I will say that this previous weekend was a delightful weekend. I think we can sum up the CoLab's unofficial motto as "Work hard, play hard."

I'm going to lay down a bit more.


Monday, February 15, 2010

Making Lemonade

After the debacle of a canceled vacation I decided to make the best of a 4 day weekend here in Beantown....here are the highlights

- The opening ceremonies of the Olympic Games in Vancouver, a theatrical event of epic proportions.

- True West - being given a strong showing at Cornerstone Performing Arts Center in Fitchburg MA, the two lead actors are switching roles each weekend. I'll be going back for round two this Friday. Runs through March 7.

- My first (and second and third) round of "Prairie Fire" shots (I didn't partake)....from what I witnessed it looked like a Grotowski exercise gone awry

- A reunion with Tequila. Our relationship is volatile at best, but this weekend we had a good time together.

- Ties that Bind, produced by the upstart GAN-e-meed Theatre Project. Great work by awesome women (and a few good men too ;-) ) and great friends. In my opinion they are the Small company to watch this year. They're next endeavor, BOOBfest is a fundraiser happening Feb. 23 at the Boston Playwrights' Theatre.
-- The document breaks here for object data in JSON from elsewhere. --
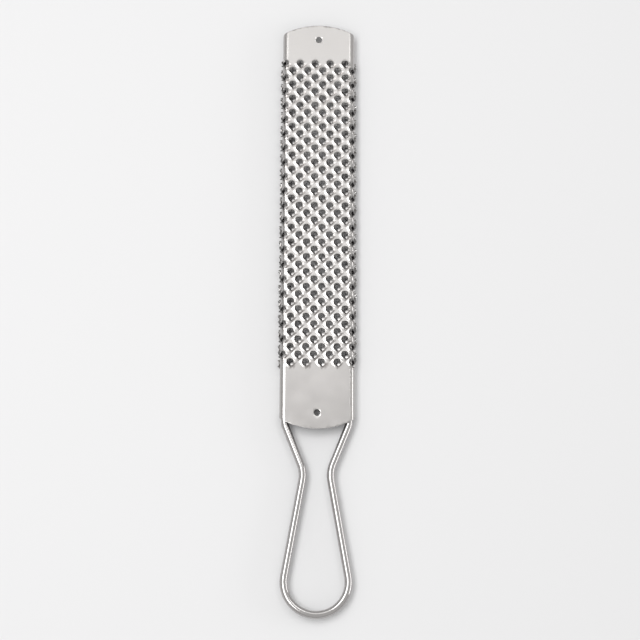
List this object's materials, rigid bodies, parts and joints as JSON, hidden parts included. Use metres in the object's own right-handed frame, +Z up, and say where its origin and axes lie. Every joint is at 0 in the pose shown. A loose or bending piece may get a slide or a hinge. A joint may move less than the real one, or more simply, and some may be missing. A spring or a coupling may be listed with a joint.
{
  "type": "wood rasp",
  "caption": "Flat hand rasp of punched stainless sheet with ragged raised teeth, folded long edges and a bent wire loop handle.",
  "frame": {"origin": "centre of the bounding box at its lowest level, where the folded edges rest on a bench", "axes": "+Z up out of the toothed face, +Y along the rasp from the handle to the tip, +X to the right"},
  "size_m": [0.0408, 0.3154, 0.0083],
  "materials": {
    "stainless_sheet": "satin rolled stainless, brighter where the teeth are torn",
    "stainless_wire": "polished drawn wire"
  },
  "bodies": {
    "root": {"rasp_blade": "stainless_sheet", "wire_handle": "stainless_wire"}
  },
  "joints": []
}
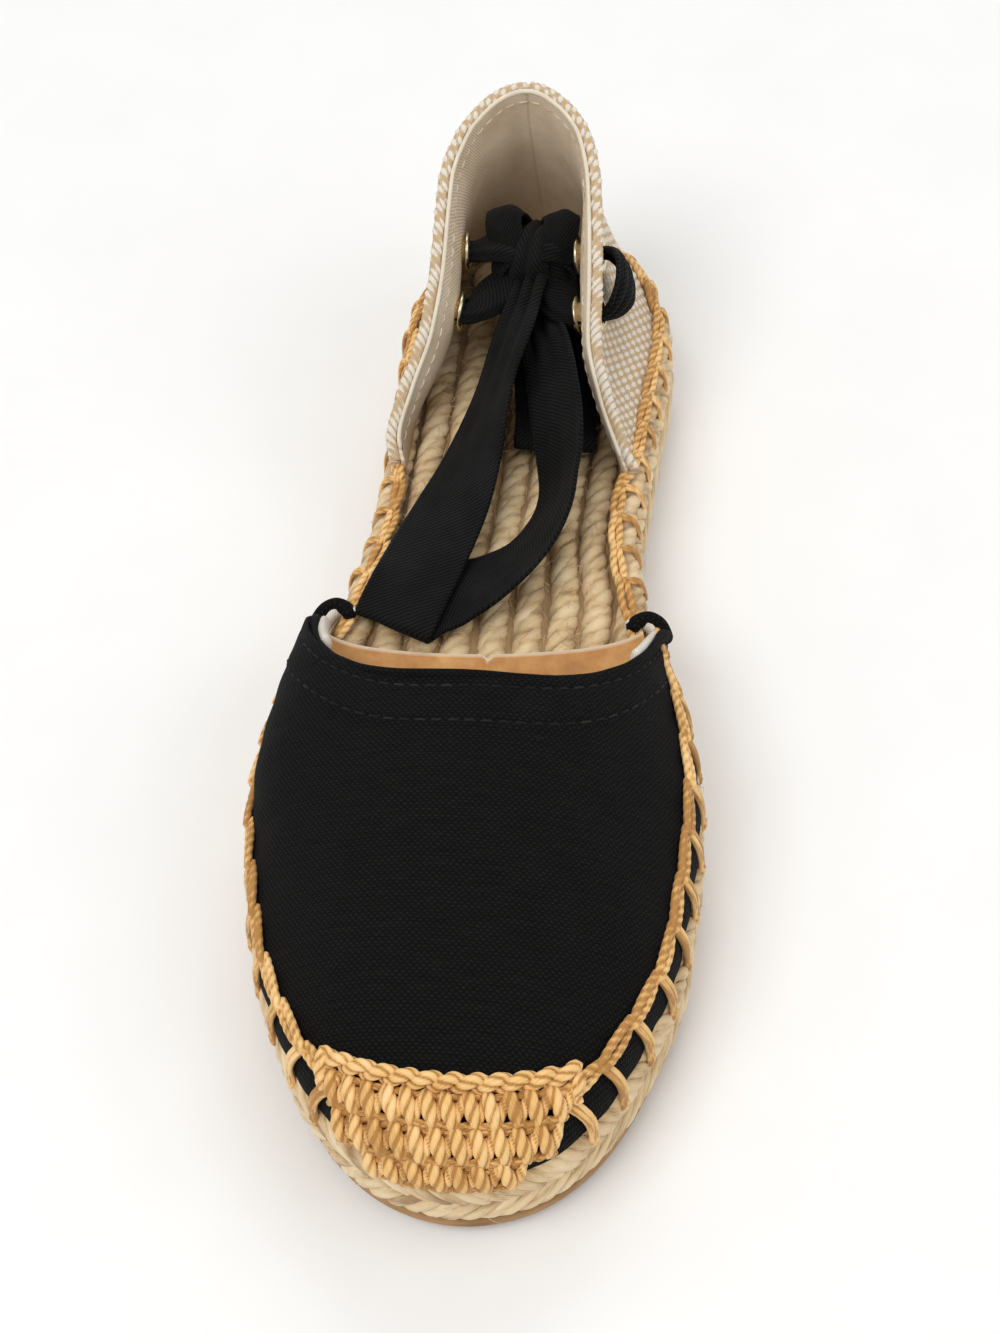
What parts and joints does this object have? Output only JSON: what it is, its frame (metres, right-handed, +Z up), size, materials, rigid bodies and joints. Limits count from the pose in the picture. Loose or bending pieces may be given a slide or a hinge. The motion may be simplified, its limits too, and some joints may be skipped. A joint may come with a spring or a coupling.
{
  "type": "tie espadrille",
  "caption": "Right-foot flat tie espadrille: plaited jute sole, black canvas vamp with crochet toe cap, woven heel counter with eyelets and a knotted twill ribbon.",
  "frame": {"origin": "middle of the shoe's bounding box, on the ground under the sole", "axes": "+Z up, toe towards -Y and heel towards +Y, medial (big-toe) side towards +X, lateral side towards -X"},
  "size_m": [0.0904, 0.2522, 0.0712],
  "materials": {
    "rubber": "smooth natural crepe rubber, dull",
    "jute": "plaited jute braid, dry and hairy",
    "leather": "thin tan lining leather, lightly creased",
    "canvas": "black plain-weave cotton canvas",
    "weave": "coarse basket weave in white and straw yarn",
    "crochet": "waxed honey-coloured cord, crocheted",
    "metal": "pale plated eyelets, polished",
    "ribbon": "black cotton twill tape"
  },
  "bodies": {
    "root": {"outsole": "rubber", "jute_sole": "jute", "forefoot_sock": "leather", "vamp": "canvas", "heel_counter": "weave", "toe_cap": "crochet", "eyelet_lateral_rear": "metal", "eyelet_lateral_front": "metal", "eyelet_medial_rear": "metal", "eyelet_medial_front": "metal", "ribbon_bar_lateral": "ribbon", "ribbon_bar_medial": "ribbon", "ribbon_knot": "ribbon", "ribbon_long_loop": "ribbon", "ribbon_short_loop": "ribbon"}
  },
  "joints": []
}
- Skype dates with far away friends. Those of you spread far and wide from your besties know, a web cam and a wireless connection can be a saving grace for those times when all you need is someone who doesn't care if you stuff your face with cookies and watch Figure Skating instead of actually talking....or someone to run last minute lines with. Whatev.

- Sleeping late on a Monday.

I hope you all enjoyed your weekends - let us know your highlights!

Friday, February 12, 2010

Erika's Weekend To Do List

Okay Folks, here is my must do list for you this weekend! It's Valentine's Day - who cares? - do something nice for yourself this weekend. I've compiled a list of my favorite things right now and if you're looking to try something new, I highly recommend the following foods, tv shows, music, and PERFORMANCES. Ready, set, go!

Plays I'm In:
- Saturday, February 13 at 10:30 a.m. - The Emperor's New Clothes
- Sunday, February 14 at 6 p.m. - My Sister is An Actress --> This is a one night only event that is going to be wonderful. It's short and free and I'd love to share it with you all!

TV Shows I'm Loving:
- Modern Family: This is the best show on tv right now. The script is hilarious, the performances are sharp, and the humor is dead on. The show focuses on the intersecting lives of three families and the hi-jinks that happen to them. Claire and Phil have a "typical family" with three kids and a mini van, Claire's father has just married a much younger woman and is dealing with having a stepson, and Claire's brother and his gay life partner have just adopted a baby. It's phenomenal. The pilot is currently up on hulu. I suggest you watch it.

- It's Always Sunny In Philadelphia: While I was originally opposed to this show, it's actually pretty funny. I seem to be mesmerized by shows about people who never seem to go to work, and this is one of them. (The other one is CougarTown. I'm embarassed to admit it but it's true.) This is a show about nothing, similar to Seinfeld but much crasser. The great thing about this show is that the improvisation that occurs. Most of the actors are trained improvers and it comes out in their performances. Give it a try, if you don't like it, I won't judge you. But Frank might.

Foods I'm Excited About:
- Lemon Ricotta Pancakes at the Cheesecake Factory: These are a new addition to our menu, ONLY AVAILABLE ON SUNDAYS BEFORE 2 p.m. Thankfully they are only available once a week or I would be SO FAT. Anywho, if you're looking for a yummy VDay Brunch, head on over to your local Cheesecake and order some. Mmmmmm...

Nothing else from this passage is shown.